A country club comedy, technically. A sports movie, if you insist. Caddyshack has no patience for structure. No use for decorum. No obligation to respect the game of golf. Golf is just the cover story—an expensive alibi for grown men behaving badly in public.
There is a narrative. Barely. It exists mostly as a clothesline to hang jokes on. It technically belongs to a main character, who is, strangely, the least interesting person in the movie. Lose track of him entirely and you’d barely notice the change. But Danny Noonan (Michael O’Keefe) remains in motion anyway. A lowly caddy carrying bags, running errands, fading into the background while his much goofier clients take center stage.
But Danny still keeps himself within the orbit of Judge Smails (Ted Knight)—an old-money type who gets to decide which caddie receives the lucrative scholarship the institution offers every year. Danny wants the prize. It’s for his future and whatnot. So he keeps himself in line. Even when Smails is insufferable. What keeps the movie funny is watching how angry Smails gets at everything.
The real thorn in Smails’ side is Rodney Dangerfield as Al Czervik—a human air horn with a bank account who doesn’t challenge the rules so much as he ignores them. He sprays insults without bothering to gauge how they land. Chevy Chase also drifts through the film, his golf game just as loose as his vague, unhurried smile. The movie bends around him anyway.
Then Bill Murray—who quietly walks away with the whole movie—starts tunneling. He plays Carl Spackler—groundskeeper, zealot, amateur extermination theorist. His war with the gopher isn’t comic relief. It’s like theology. He talks past people. Plans obsessively. Narrates a life out loud no one else is watching. His scenes carry a faint sense of risk, as if the movie itself is unsure whether he’s about to spill over and take the whole thing with him.

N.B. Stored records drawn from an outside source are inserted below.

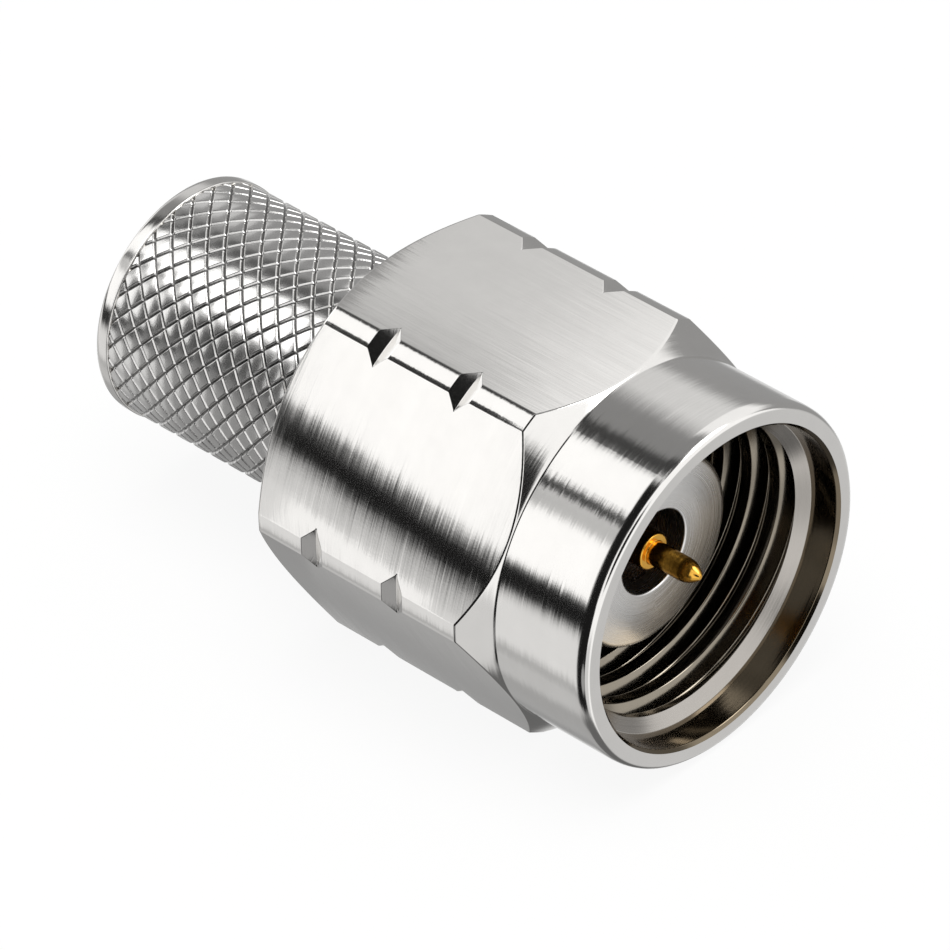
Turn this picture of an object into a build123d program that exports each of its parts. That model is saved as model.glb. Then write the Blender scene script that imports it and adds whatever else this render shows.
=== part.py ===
from build123d import *

import math
import os

# Coaxial termination, male, air-dielectric interface. Millimetres, +Z up.
# The axis is X and the mating end looks along +X. The origin is the centre of the
# mating plane, where the outer and the inner conductor end.
# Stations along the axis are named ..._X, radii ..._R and lengths ..._LEN.

# Running and seating clearances
NUT_RUN = 0.05        # coupling nut on the flange that carries it, on the radius
NUT_FLOAT = 0.10      # axial float of the nut each way
NUT_STOP = 0.05       # what the nut still keeps from a stop at the end of its float
RING_FREE = 0.02      # retaining ring to the bottom of a groove
RING_SIDE = 0.01      # retaining ring to the sides of the nut's groove
FIT = 0.01            # close fit of two turned inner pieces, on the radius
CUT_PAST = 0.5        # how far a tool's shape runs past the face it cuts
SLIP = 0.02           # easy fit of the load in the sleeve, on the radius

# Interface: bore, inner conductor and contact pin
BORE_R = 0.925        # air line bore of the outer conductor
CORE_R = 0.402        # inner conductor that gives 50 ohm in that bore
PIN_R = 0.2555        # contact pin
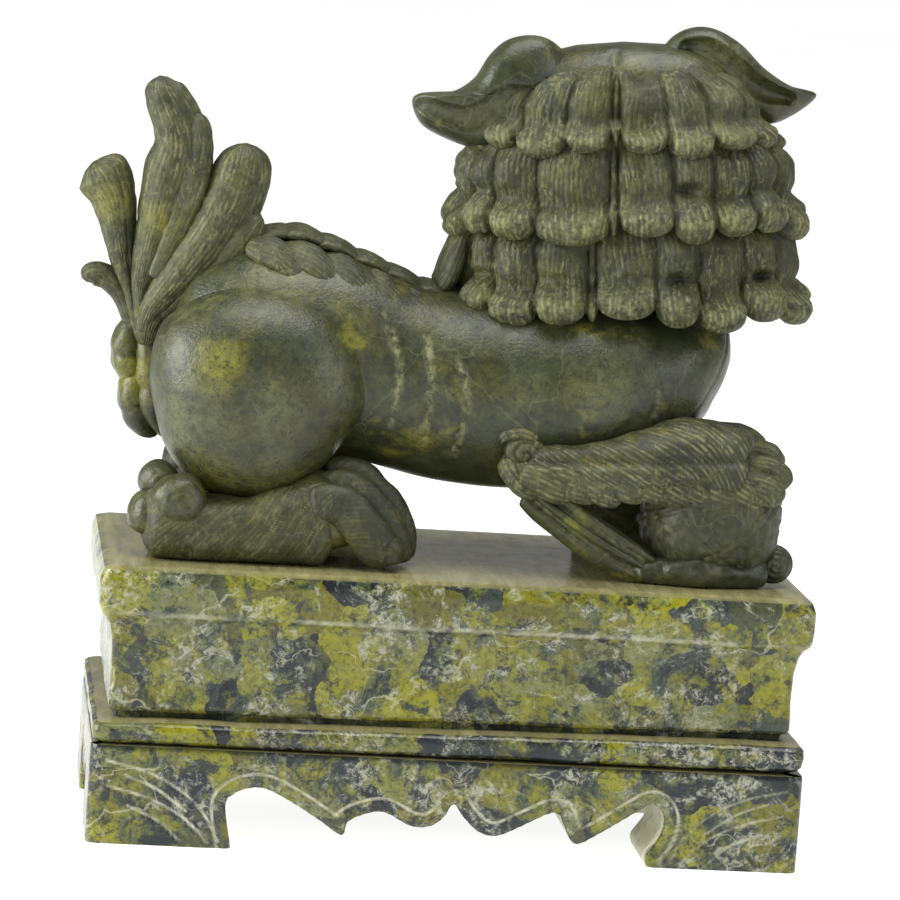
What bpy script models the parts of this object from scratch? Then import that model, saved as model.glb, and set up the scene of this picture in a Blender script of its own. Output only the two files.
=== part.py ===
"""A carved guardian lion (foo dog) on a stone plinth, as solids.

The lion stands side-on with its body along X, chest towards +X, its head turned to look along +Y and
its right paw on a brocade ball. Two stones make up the real object: the olive lion, and the mottled
plinth that it is bonded to. Each carved form of those stones is its own solid here, and neighbouring
solids keep a thin gap.

Sizes are in millimetres in the carver's frame: X = 0 and Y = 0 at the plinth's centre, Z = 0 under its
feet. Blender's own units are metres, so every point passes through MM on its way in.
"""

import math

import bpy
from mathutils import Vector

MM = 0.001

# Driving dimensions
PLINTH_LENGTH = 157.4
PLINTH_DEPTH = 77.0
PLINTH_TOP = 61.0
TAIL_REACH = 88.0  # how far the tail stands out behind the plinth's centre
GAP = 0.3  # clearance between neighbouring solids
CUTTER_OVERRUN = 5.0  # how far a cutter passes the faces that it cuts
CUT_GROWTH = 0.45  # how much a neighbour is grown before it is cut away, which leaves GAP at its facets

# The plinth's tiers, from the feet up
APRON_TOP = 22.0
BEAD_TOP = 29.2
WAIST_TOP = 50.0
WAIST_INSET = 3.4
BEAD_INSET = 0.5
EDGE_ROUND = 0.9
SLAB_ROUND = 1.4

# The lion
SOLE = PLINTH_TOP + GAP  # the height at which its feet rest
BALL_RADIUS = 15.0
BALL_CENTRE = (57.0, -15.0, SOLE + BALL_RADIUS)
HEAD_PIVOT = (36.5, 0.0, 118.0)
HEAD_LEAN = math.radians(-4.5)  # the crown leans back over the rump
HEAD_TURN = math.radians(-7.0)  # the face looks along +Y and a little towards the chest

# The scalloped lower edge of the plinth's long sides, cut by hand, from one foot to the other: (x, z)
LONG_SCALLOP = [(-47, 0), (-48.7, 9.4), (-47.2, 12), (-44.5, 13.4), (-40.4, 13.7), (-34.8, 11.2), (-28, 7.2),
                (-22.8, 4), (-21.8, 7), (-18.1, 9), (-13.8, 9.6), (-8.1, 6.9), (-3.7, 6.9), (-0.6, 9.2),
                (1.2, 12.2), (3.6, 9.4), (7.2, 6.2), (11.9, 5.6), (19.4, 9.4), (22.6, 11), (24.8, 10.9),
                (26.2, 8), (28.8, 4.4), (34, 7), (42.5, 12.6), (45.4, 14), (47.4, 12.8), (48.2, 10),
                (47.2, 6.4), (44.6, 2.4), (45, 0)]
# The same for its short ends: (y, z)
SHORT_SCALLOP = [(-13.6, 0), (-14.4, 8), (-13.4, 11.2), (-11, 12.2), (-8.2, 10.6), (-5.4, 7.6), (-2.4, 8.2),
                 (0, 10.8), (2.4, 8.2), (5.4, 7.6), (8.2, 10.6), (11, 12.2), (13.4, 11.2), (14.4, 8),
                 (13.6, 0)]
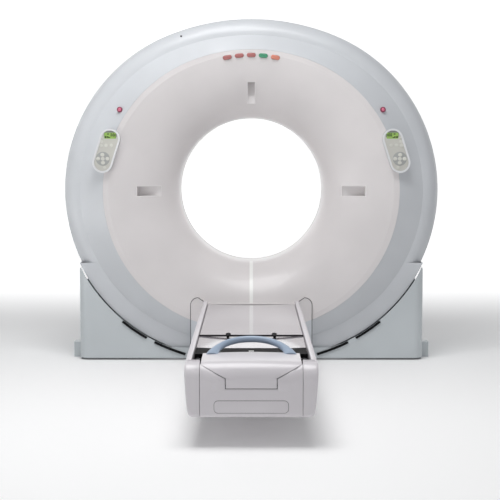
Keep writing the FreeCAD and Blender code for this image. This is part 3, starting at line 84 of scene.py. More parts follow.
# %% Sockets that understand arithmetic
class Wire:
    """One output socket of a material, with operators that add Math nodes."""

    def __init__(self, paint, socket):
        self.paint, self.socket = paint, socket

    def _math(self, operation, *values):
        return self.paint.add("ShaderNodeMath", {"operation": operation},
                              dict(enumerate(values)))

    def __add__(self, other):
        return self._math("ADD", self, other)

    def __sub__(self, other):
        return self._math("SUBTRACT", self, other)

    def __rsub__(self, other):
        return self._math("SUBTRACT", other, self)

    def __mul__(self, other):
        return self._math("MULTIPLY", self, other)

    def __truediv__(self, other):
        return self._math("DIVIDE", self, other)

    __radd__ = __add__
    __rmul__ = __mul__

    def over(self, edge, softness):
        """0 below an edge and 1 above it, with a soft step of a given width."""
        return self.paint.add("ShaderNodeMapRange", {"interpolation_type": "SMOOTHSTEP"},
                              {"Value": self, "From Min": edge - softness / 2,
                               "From Max": edge + softness / 2})


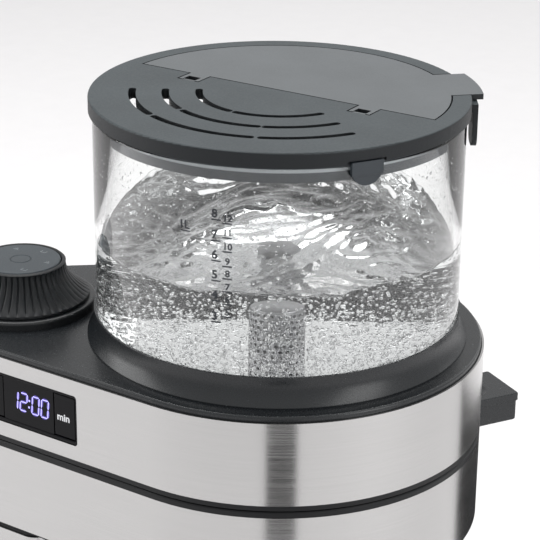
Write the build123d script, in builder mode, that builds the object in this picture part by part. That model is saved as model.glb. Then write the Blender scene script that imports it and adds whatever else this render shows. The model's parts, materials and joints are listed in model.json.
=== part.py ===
"""Filter coffee machine with a glass boiling vessel on top of a swing-out filter carrier.

Frame: millimetres, +Z up, origin on the table plane on the brewing axis (the axis that the glass
vessel, the filter basket and the carafe share). +X runs along the machine, away from the column,
and -Y is the front, where the clock is.
"""

import os
from math import atan2, cos, hypot, pi, radians, sin

from build123d import *

# Plan of the body: a big round end on the brewing axis, a small lobe, a straight front
# and a hollowed back flank between the two rounds.
BODY_R = 83.5
LOBE_R = 43.5
AXIS_SPAN = 106.4047
LOBE_Y = LOBE_R - BODY_R
LOBE_X = -((AXIS_SPAN**2 - LOBE_Y**2) ** 0.5)
FLANK_R = 300.0

# Heights of the layers, from the table upwards
FOOT_H = 2.5
BASE_H = 27.5
COLUMN_H = 165.3
CARRIER_H = 38.0
HOUSING_H = 36.1
TOP_PLATE_H = 2.3
COLLAR_H = 11.7
LAYER_GAP = 1.0
SWING_GAP = 0.6

# Sheet and wall thicknesses
STEEL_T = 0.8
SKIN_GAP = 0.2
WALL_T = 2.2
FLOOR_T = 2.5
RIM_H = 2.0
BAND_FOOT = 0.5

# Fits
RUNNING = 0.08
MOVING_GAP = 0.3

# Softened edges
EDGE_CUT = 0.5
FINE_CUT = 0.3

# Glass vessel
GLASS_R = 72.5
GLASS_T = 3.0
GLASS_H = 91.5
GASKET_T = 1.0
PAN_T = 1.0
SIEVE_R = 8.2
SIEVE_H = 17.0
SIEVE_T = 0.6
SIEVE_HOLE_R = 0.9
OUTLET_R = 6.5
OUTLET_BORE = 5.5
VALVE_BORE = 3.0
VALVE_LIFT = 3.0

# Lid, turned slightly about the brewing axis
LID_R = GLASS_R + 1.5
LID_TURN = 2.5
LID_H = 5.8
LID_DECK = 4.2
LID_RIM_W = 4.0
LID_ROUND = 0.7
FLAP_R = LID_R - 8.0
FLAP_T = 2.2
FLAP_GAP = 0.6
FLAP_LEDGE = 3.5
FLAP_CHORD_Y = 2.5
EAR_X = 38.5
EAR_W = 9.0
EAR_FRONT_Y = -6.0
HINGE_BAR_R = 0.8
HINGE_DROP = 1.0
TAB_TURN = 45.0 - LID_TURN
TAB_W = 28.0
TAB_R = LID_R + 4.7
TONGUE_TURN = 35.5 - LID_TURN
TONGUE_W = 13.0
TONGUE_T = 2.0
TONGUE_R = LID_R + 2.3
TONGUE_DROP = 20.4
SEAL_DROP = 6.8
SEAL_T = 2.7
PULL_TURN = -30.6 - LID_TURN
PULL_W = 12.7
PULL_DROP = 8.2
PULL_STEP = 4.2
SLOT_W = 2.9
OUTER_SLOT_R = FLAP_R - 9.0
MIDDLE_SLOT_R = FLAP_R - 21.8
INNER_SLOT_R = FLAP_R - 34.8
SLOTS = (
    (OUTER_SLOT_R, -150.0, -117.0),
    (OUTER_SLOT_R, -113.0, -69.0),
    (OUTER_SLOT_R, -65.0, -31.0),
    (MIDDLE_SLOT_R, -150.0, -118.0),
    (MIDDLE_SLOT_R, -113.0, -69.0),
    (MIDDLE_SLOT_R, -65.0, -30.0),
    (INNER_SLOT_R, -151.0, -96.0),
    (INNER_SLOT_R, -90.0, -29.0),
)

# Clock panel in the front of the upper housing
PANEL_X = -61.0
PANEL_W = 50.0
PANEL_H = 21.4
PANEL_DROP = 6.5
PANEL_CORNER = 1.5
PANEL_RECESS = 0.8
PANEL_FRAME_W = 1.2
PANEL_SILL = 1.5
WINDOW_W = 25.4
WINDOW_T = 1.6
KEY_TRAVEL = 0.8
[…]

Not every joke works. The story isn’t interesting so much as it is a veneer over controlled anarchy. But I can’t help laughing myself silly through much of this—especially when Murray or Dangerfield is on screen. Their scenes have unstoppable momentum.
Caddyshack is loud, crude, and openly indifferent to refinement. It boils down to defying authority figures—who don’t get corrected or improved here. But they do get annoyed. Interrupted. Left standing there, clenched and sputtering. A movie that keeps poking at the people who think they’re in charge. Then it lets the anger do the rest.